(Object data in JSON)
----

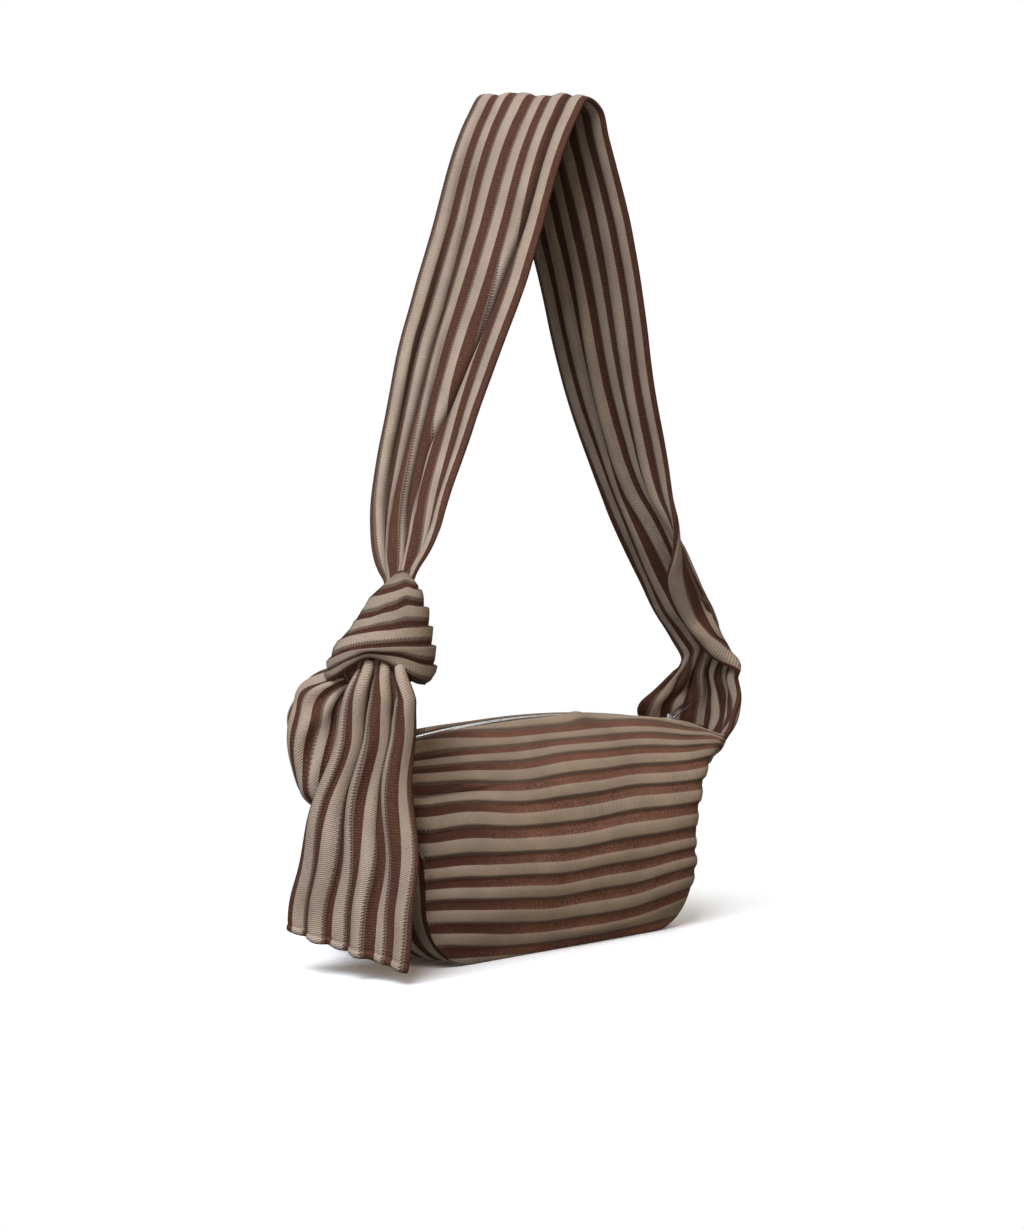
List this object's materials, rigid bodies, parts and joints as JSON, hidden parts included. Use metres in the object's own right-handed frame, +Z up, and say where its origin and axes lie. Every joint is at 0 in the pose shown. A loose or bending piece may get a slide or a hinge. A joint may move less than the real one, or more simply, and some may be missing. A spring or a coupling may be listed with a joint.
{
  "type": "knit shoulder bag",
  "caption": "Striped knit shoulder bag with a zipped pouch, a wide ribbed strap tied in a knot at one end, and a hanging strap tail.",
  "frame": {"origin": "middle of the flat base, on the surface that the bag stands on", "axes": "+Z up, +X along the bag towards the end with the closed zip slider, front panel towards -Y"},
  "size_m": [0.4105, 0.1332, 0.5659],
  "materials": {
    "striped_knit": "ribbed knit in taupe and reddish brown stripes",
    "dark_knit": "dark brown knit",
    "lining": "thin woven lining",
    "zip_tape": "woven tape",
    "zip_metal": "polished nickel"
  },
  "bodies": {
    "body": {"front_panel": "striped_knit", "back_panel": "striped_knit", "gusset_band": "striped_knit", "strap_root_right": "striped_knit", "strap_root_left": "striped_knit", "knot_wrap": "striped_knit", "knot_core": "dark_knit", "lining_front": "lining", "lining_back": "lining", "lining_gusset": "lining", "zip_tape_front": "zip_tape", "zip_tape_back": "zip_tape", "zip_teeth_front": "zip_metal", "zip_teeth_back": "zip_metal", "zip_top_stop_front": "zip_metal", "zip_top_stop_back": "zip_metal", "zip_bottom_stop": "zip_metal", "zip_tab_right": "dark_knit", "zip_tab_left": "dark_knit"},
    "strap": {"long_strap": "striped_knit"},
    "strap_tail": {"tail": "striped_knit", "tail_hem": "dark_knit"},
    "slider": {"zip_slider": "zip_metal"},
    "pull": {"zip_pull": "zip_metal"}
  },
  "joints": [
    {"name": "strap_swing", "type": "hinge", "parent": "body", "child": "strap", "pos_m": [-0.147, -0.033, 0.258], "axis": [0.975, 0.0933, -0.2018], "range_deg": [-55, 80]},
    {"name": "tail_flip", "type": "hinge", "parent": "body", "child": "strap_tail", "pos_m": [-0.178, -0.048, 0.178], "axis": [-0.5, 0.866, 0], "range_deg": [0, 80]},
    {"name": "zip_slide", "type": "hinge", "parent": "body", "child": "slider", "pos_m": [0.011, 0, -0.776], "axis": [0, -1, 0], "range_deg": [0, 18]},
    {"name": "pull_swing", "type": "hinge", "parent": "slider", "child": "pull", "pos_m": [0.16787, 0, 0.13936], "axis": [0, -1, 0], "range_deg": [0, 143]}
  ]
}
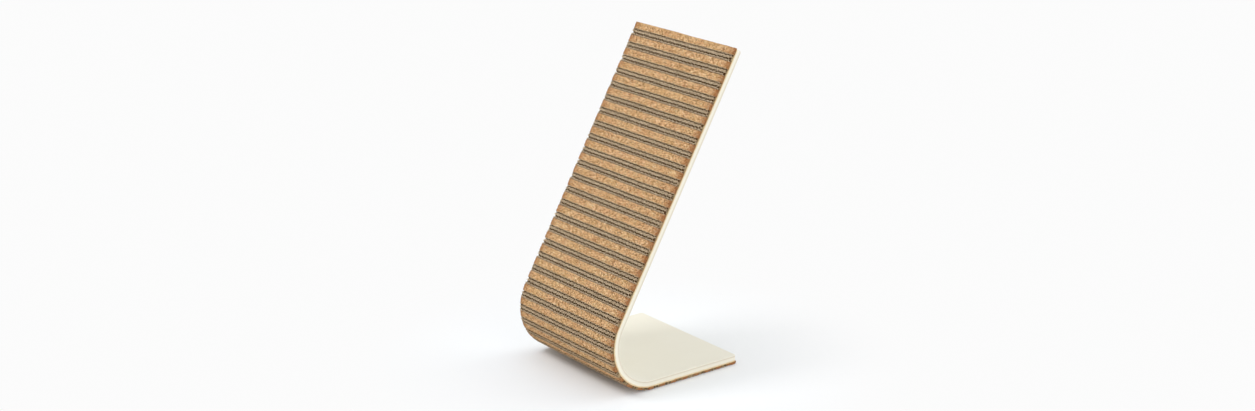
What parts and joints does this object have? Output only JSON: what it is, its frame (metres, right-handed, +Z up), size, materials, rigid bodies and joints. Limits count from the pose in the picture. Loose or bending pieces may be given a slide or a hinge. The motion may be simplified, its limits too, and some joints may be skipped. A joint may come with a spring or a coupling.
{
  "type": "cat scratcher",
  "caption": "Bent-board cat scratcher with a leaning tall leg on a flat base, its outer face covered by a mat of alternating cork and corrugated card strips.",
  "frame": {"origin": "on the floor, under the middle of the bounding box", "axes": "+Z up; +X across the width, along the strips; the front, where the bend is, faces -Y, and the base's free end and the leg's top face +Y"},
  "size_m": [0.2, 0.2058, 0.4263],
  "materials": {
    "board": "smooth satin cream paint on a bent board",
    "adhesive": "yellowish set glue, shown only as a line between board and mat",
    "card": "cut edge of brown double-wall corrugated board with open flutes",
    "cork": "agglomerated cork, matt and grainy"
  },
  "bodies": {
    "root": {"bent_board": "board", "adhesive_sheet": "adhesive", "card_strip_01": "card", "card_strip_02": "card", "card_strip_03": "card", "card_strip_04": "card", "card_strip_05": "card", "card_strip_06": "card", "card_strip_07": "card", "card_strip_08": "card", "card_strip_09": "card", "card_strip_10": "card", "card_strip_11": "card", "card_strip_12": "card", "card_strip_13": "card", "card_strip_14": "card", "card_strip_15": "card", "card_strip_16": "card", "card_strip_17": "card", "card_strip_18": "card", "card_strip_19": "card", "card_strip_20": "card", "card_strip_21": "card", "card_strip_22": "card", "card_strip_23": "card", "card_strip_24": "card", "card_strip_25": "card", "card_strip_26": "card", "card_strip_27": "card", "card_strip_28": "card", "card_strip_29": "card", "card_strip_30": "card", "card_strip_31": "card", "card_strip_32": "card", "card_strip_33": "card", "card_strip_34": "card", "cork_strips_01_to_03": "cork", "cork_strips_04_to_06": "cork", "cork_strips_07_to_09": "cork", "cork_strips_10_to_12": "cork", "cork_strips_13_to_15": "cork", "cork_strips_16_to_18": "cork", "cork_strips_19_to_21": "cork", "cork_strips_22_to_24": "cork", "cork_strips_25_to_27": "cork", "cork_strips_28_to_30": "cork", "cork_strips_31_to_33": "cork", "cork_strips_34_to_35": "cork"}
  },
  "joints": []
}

----

• _EXERCISE PROMPT_
Copy out each line exactly.

• _CORRECT ANSWER_
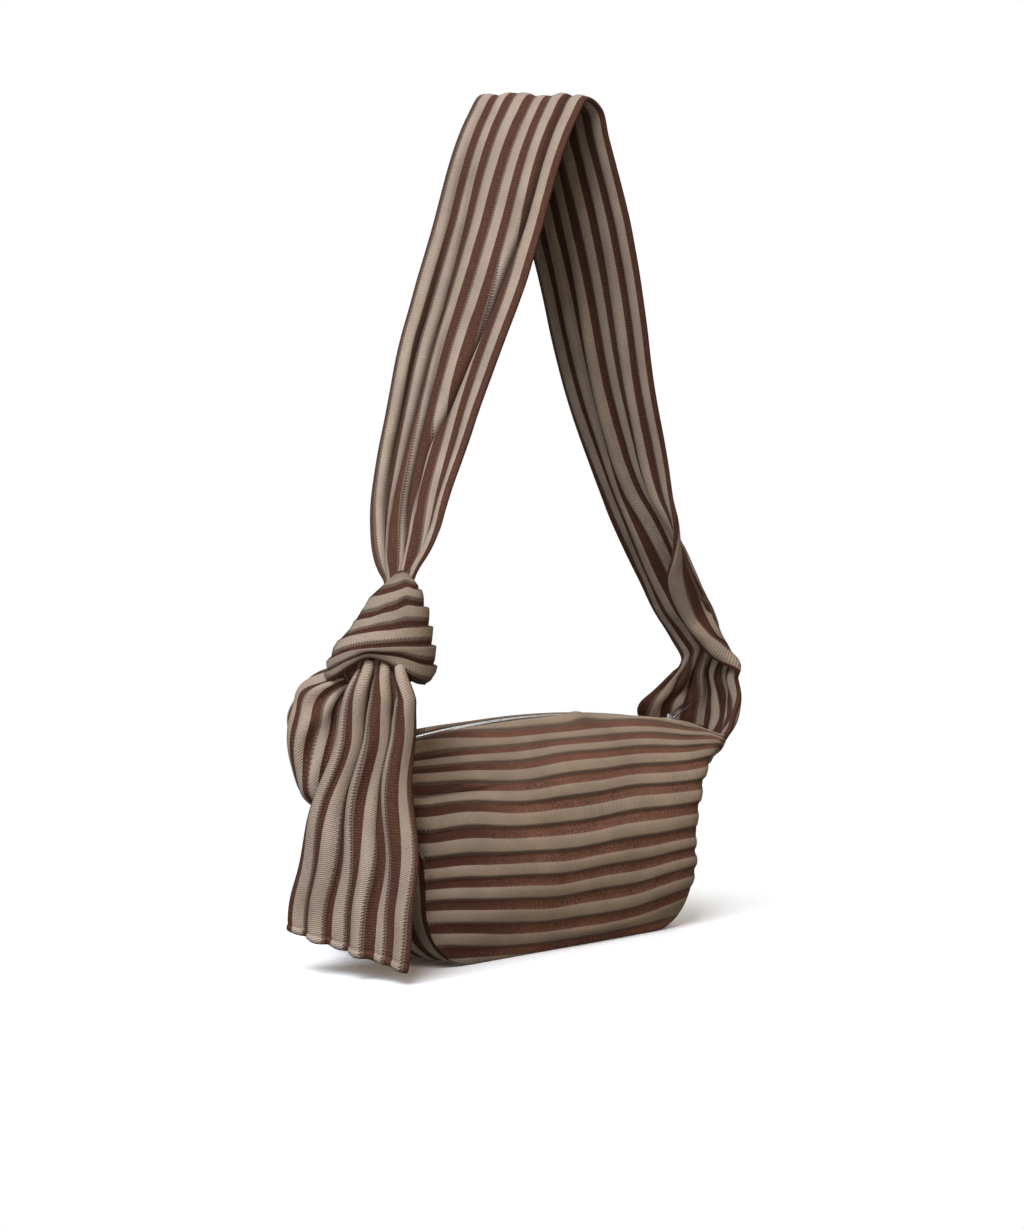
List this object's materials, rigid bodies, parts and joints as JSON, hidden parts included. Use metres in the object's own right-handed frame, +Z up, and say where its origin and axes lie. Every joint is at 0 in the pose shown. A loose or bending piece may get a slide or a hinge. A joint may move less than the real one, or more simply, and some may be missing. A spring or a coupling may be listed with a joint.
{
  "type": "knit shoulder bag",
  "caption": "Striped knit shoulder bag with a zipped pouch, a wide ribbed strap tied in a knot at one end, and a hanging strap tail.",
  "frame": {"origin": "middle of the flat base, on the surface that the bag stands on", "axes": "+Z up, +X along the bag towards the end with the closed zip slider, front panel towards -Y"},
  "size_m": [0.4105, 0.1332, 0.5659],
  "materials": {
    "striped_knit": "ribbed knit in taupe and reddish brown stripes",
    "dark_knit": "dark brown knit",
    "lining": "thin woven lining",
    "zip_tape": "woven tape",
    "zip_metal": "polished nickel"
  },
  "bodies": {
    "body": {"front_panel": "striped_knit", "back_panel": "striped_knit", "gusset_band": "striped_knit", "strap_root_right": "striped_knit", "strap_root_left": "striped_knit", "knot_wrap": "striped_knit", "knot_core": "dark_knit", "lining_front": "lining", "lining_back": "lining", "lining_gusset": "lining", "zip_tape_front": "zip_tape", "zip_tape_back": "zip_tape", "zip_teeth_front": "zip_metal", "zip_teeth_back": "zip_metal", "zip_top_stop_front": "zip_metal", "zip_top_stop_back": "zip_metal", "zip_bottom_stop": "zip_metal", "zip_tab_right": "dark_knit", "zip_tab_left": "dark_knit"},
    "strap": {"long_strap": "striped_knit"},
    "strap_tail": {"tail": "striped_knit", "tail_hem": "dark_knit"},
    "slider": {"zip_slider": "zip_metal"},
    "pull": {"zip_pull": "zip_metal"}
  },
  "joints": [
    {"name": "strap_swing", "type": "hinge", "parent": "body", "child": "strap", "pos_m": [-0.147, -0.033, 0.258], "axis": [0.975, 0.0933, -0.2018], "range_deg": [-55, 80]},
    {"name": "tail_flip", "type": "hinge", "parent": "body", "child": "strap_tail", "pos_m": [-0.178, -0.048, 0.178], "axis": [-0.5, 0.866, 0], "range_deg": [0, 80]},
    {"name": "zip_slide", "type": "hinge", "parent": "body", "child": "slider", "pos_m": [0.011, 0, -0.776], "axis": [0, -1, 0], "range_deg": [0, 18]},
    {"name": "pull_swing", "type": "hinge", "parent": "slider", "child": "pull", "pos_m": [0.16787, 0, 0.13936], "axis": [0, -1, 0], "range_deg": [0, 143]}
  ]
}
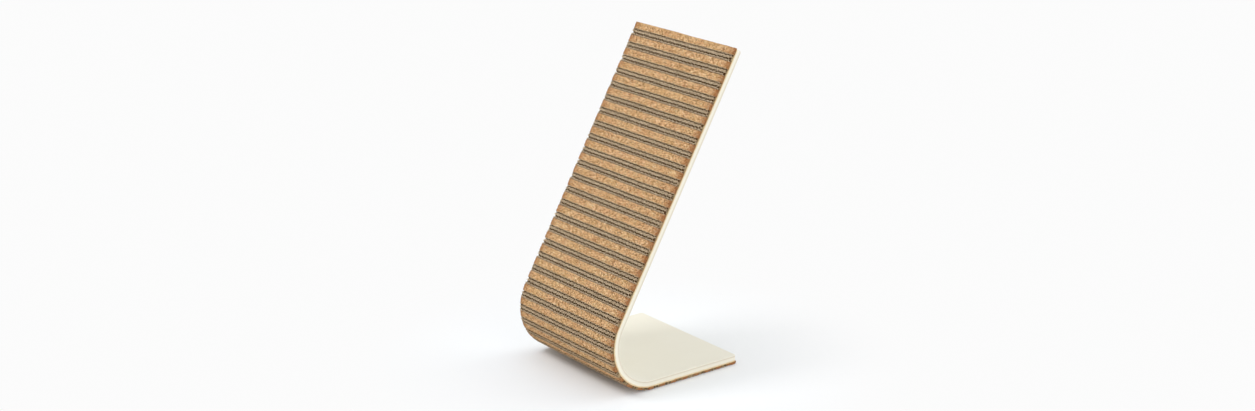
What parts and joints does this object have? Output only JSON: what it is, its frame (metres, right-handed, +Z up), size, materials, rigid bodies and joints. Limits count from the pose in the picture. Loose or bending pieces may be given a slide or a hinge. The motion may be simplified, its limits too, and some joints may be skipped. A joint may come with a spring or a coupling.
{
  "type": "cat scratcher",
  "caption": "Bent-board cat scratcher with a leaning tall leg on a flat base, its outer face covered by a mat of alternating cork and corrugated card strips.",
  "frame": {"origin": "on the floor, under the middle of the bounding box", "axes": "+Z up; +X across the width, along the strips; the front, where the bend is, faces -Y, and the base's free end and the leg's top face +Y"},
  "size_m": [0.2, 0.2058, 0.4263],
  "materials": {
    "board": "smooth satin cream paint on a bent board",
    "adhesive": "yellowish set glue, shown only as a line between board and mat",
    "card": "cut edge of brown double-wall corrugated board with open flutes",
    "cork": "agglomerated cork, matt and grainy"
  },
  "bodies": {
    "root": {"bent_board": "board", "adhesive_sheet": "adhesive", "card_strip_01": "card", "card_strip_02": "card", "card_strip_03": "card", "card_strip_04": "card", "card_strip_05": "card", "card_strip_06": "card", "card_strip_07": "card", "card_strip_08": "card", "card_strip_09": "card", "card_strip_10": "card", "card_strip_11": "card", "card_strip_12": "card", "card_strip_13": "card", "card_strip_14": "card", "card_strip_15": "card", "card_strip_16": "card", "card_strip_17": "card", "card_strip_18": "card", "card_strip_19": "card", "card_strip_20": "card", "card_strip_21": "card", "card_strip_22": "card", "card_strip_23": "card", "card_strip_24": "card", "card_strip_25": "card", "card_strip_26": "card", "card_strip_27": "card", "card_strip_28": "card", "card_strip_29": "card", "card_strip_30": "card", "card_strip_31": "card", "card_strip_32": "card", "card_strip_33": "card", "card_strip_34": "card", "cork_strips_01_to_03": "cork", "cork_strips_04_to_06": "cork", "cork_strips_07_to_09": "cork", "cork_strips_10_to_12": "cork", "cork_strips_13_to_15": "cork", "cork_strips_16_to_18": "cork", "cork_strips_19_to_21": "cork", "cork_strips_22_to_24": "cork", "cork_strips_25_to_27": "cork", "cork_strips_28_to_30": "cork", "cork_strips_31_to_33": "cork", "cork_strips_34_to_35": "cork"}
  },
  "joints": []
}